___ INFORMATION SHOWN ___

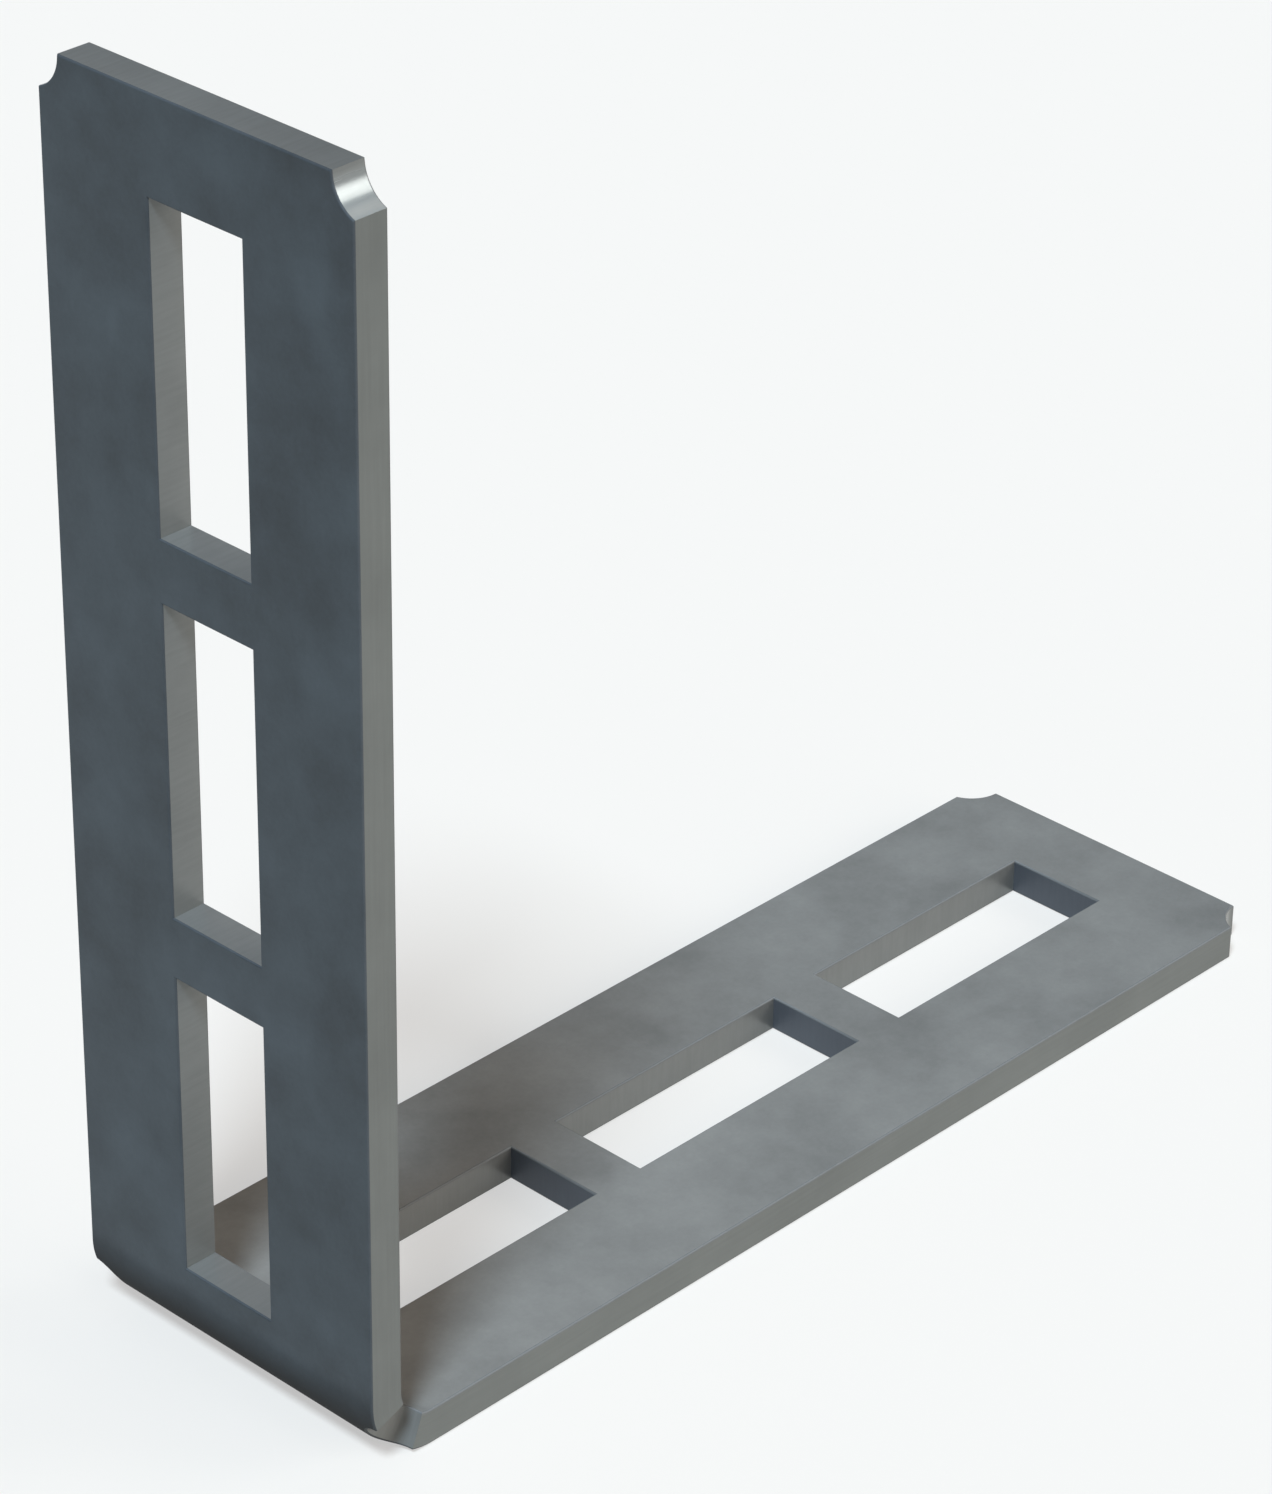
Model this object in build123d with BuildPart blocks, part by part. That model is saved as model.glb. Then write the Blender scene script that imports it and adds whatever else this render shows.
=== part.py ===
from build123d import *
import os
from math import tan

# Slotted angle bracket: one length of flat steel bar, punched while flat, then folded once to 90 degrees.
# The base leg lies along +X with its outer face on Z = 0, and the upright leg rises along +Z with its outer
# face on X = 0. The origin is the outer heel, where those two faces would meet, at the middle of the width.

# Flat bar
bar_width = 60.0
bar_thickness = 6.0

# Fold
bend_inner_radius = 6.0
neutral_fibre = 0.45  # depth of the unstretched fibre below the inner face, as a part of the thickness

# Square-ended slots, punched in a row down the middle of each leg
slot_count = 3
slot_length = 50.0
slot_width = 18.0
slot_web = 10.0  # steel left between two slots
bend_setback = 5.0  # from the end of the fold to the first slot
end_margin = 15.0  # from the last slot to the free end of the leg

# Round nibbles that take off the four free corners: the punch is centred a little outside the side of the bar
corner_punch_diameter = 12.0
corner_punch_depth = 4.0

# Half-round relief punched into both sides of the bar on the line of the fold, so that the edges don't bulge
relief_diameter = 7.5

# Narrow chamfer along every punched and sheared rim, where the burr was taken off
rim_chamfer = 0.3

# How far a cutter runs past the steel
cut_overrun = 2.0

# Sizes that follow from these
bend_outer_radius = bend_inner_radius + bar_thickness
slot_pitch = slot_length + slot_web
slot_row_length = slot_count * slot_pitch - slot_web
slot_row_start = bend_outer_radius + bend_setback
slot_row_middle = slot_row_start + slot_row_length / 2
leg_length = slot_row_start + slot_row_length + end_margin
corner_punch_radius = corner_punch_diameter / 2
corner_punch_offset = bar_width / 2 + corner_punch_radius - corner_punch_depth

# The outer face of each leg, with local x from the heel to the free end and the normal into the steel
base_face = Plane.XY
upright_face = Plane(origin=(0, 0, 0), x_dir=(0, 0, 1), z_dir=(1, 0, 0))

# The plane that holds the bend axis and faces the heel, at one side of the bar: local x runs round the fold
# and local y runs in from the side
relief_plane = Plane(
    origin=(bend_outer_radius, bar_width / 2, bend_outer_radius),
    x_dir=(1, 0, -1),
    z_dir=(-1, 0, -1),
)

# A hole punched in the flat keeps its size at the neutral fibre when the bar is folded, and its walls stay
# square to the faces. So every wall line points at the bend axis: the hole is short inside the fold and long
# outside it, and its section grows with the distance from the axis.
relief_radius = relief_diameter / 2
neutral_radius = bend_inner_radius + neutral_fibre * bar_thickness
relief_slope = tan(relief_radius / neutral_radius)
relief_start = bend_inner_radius / 2
relief_end = bend_outer_radius + cut_overrun

# The cutter's round wall goes on past the side of the bar, and a straight one closes it out there
relief_arc_start = -45
relief_arc_size = 270

with BuildPart() as relief_cutter:
    for axis_distance in (relief_start, relief_end):
        with BuildSketch(relief_plane.offset(axis_distance)):
            with BuildLine():
                round_wall = EllipticalCenterArc(
                    (0, 0),
                    x_radius=axis_distance * relief_slope,
                    y_radius=relief_radius,
                    start_angle=relief_arc_start,
                    arc_size=relief_arc_size,
                )
                Line(round_wall @ 1, round_wall @ 0)
            make_face()
    loft()

with BuildPart() as angle_bracket:
    # The folded bar
    with BuildSketch(Plane.XZ):
        with BuildLine():
            FilletPolyline((0, leg_length), (0, 0), (leg_length, 0), radius=bend_outer_radius)
            offset(amount=bar_thickness, side=Side.LEFT)
        make_face()
    extrude(amount=bar_width / 2, both=True)

    # Slots and corner nibbles, the same in both legs
    for outer_face in (base_face, upright_face):
        with BuildSketch(outer_face):
            with Locations((slot_row_middle, 0)):
                with GridLocations(slot_pitch, 0, slot_count, 1):
                    Rectangle(slot_length, slot_width)
            with Locations((leg_length, 0)):
                with GridLocations(0, 2 * corner_punch_offset, 1, 2):
                    Circle(corner_punch_radius)
        extrude(amount=bar_thickness, mode=Mode.SUBTRACT)

    # Relief at both sides of the fold
    add(relief_cutter.part, mode=Mode.SUBTRACT)
    mirror(relief_cutter.part, about=Plane.XZ, mode=Mode.SUBTRACT)

    # The rolled faces of the bar are its four large flats and the two round faces of the fold. Two of them
    # share each line where the fold begins, so their rims are the edges that belong to only one of them.
    flats = faces().filter_by(GeomType.PLANE).sort_by(SortBy.AREA)[-4:]
    fold_faces = faces().filter_by(GeomType.CYLINDER).sort_by(SortBy.AREA)[-2:]
    rolled_edges = [edge for face in flats + fold_faces for edge in face.edges()]
    rims = [edge for edge in rolled_edges if rolled_edges.count(edge) == 1]
    chamfer(rims, length=rim_chamfer)

angle_bracket.part.label = "angle_bracket"

os.makedirs("parts", exist_ok=True)
export_step(angle_bracket.part, "parts/angle_bracket.step")
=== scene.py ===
"""Slotted angle bracket: one galvanised flat bar with six slots, folded once."""
from math import acos, pi, radians

import bmesh
import bpy
from bpy.props import FloatProperty, FloatVectorProperty, IntProperty, PointerProperty
from mathutils import Matrix, Vector


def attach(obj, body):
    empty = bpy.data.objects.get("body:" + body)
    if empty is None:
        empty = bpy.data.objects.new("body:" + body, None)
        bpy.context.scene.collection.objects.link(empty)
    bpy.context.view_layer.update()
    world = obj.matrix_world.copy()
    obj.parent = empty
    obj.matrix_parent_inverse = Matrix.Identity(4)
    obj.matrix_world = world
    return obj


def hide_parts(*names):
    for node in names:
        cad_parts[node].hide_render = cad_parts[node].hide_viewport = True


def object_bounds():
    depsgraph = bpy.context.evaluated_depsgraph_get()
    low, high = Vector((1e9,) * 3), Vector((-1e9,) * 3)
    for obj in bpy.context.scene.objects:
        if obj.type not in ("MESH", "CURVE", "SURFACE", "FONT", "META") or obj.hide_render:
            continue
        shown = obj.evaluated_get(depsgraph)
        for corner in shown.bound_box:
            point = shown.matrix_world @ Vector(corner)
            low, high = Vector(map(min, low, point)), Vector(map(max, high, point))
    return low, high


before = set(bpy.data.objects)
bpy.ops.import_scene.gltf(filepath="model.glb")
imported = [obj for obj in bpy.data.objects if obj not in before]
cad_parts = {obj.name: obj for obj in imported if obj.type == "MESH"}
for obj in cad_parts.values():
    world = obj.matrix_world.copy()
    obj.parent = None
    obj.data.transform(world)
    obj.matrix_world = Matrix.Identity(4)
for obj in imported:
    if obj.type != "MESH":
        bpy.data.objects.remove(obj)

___

▶ [YOUR GOAL]: Pick out, from the lines above, every one that contains the string "node".

▶ [SOLUTION BELOW]:
    for node in names:
        cad_parts[node].hide_render = cad_parts[node].hide_viewport = True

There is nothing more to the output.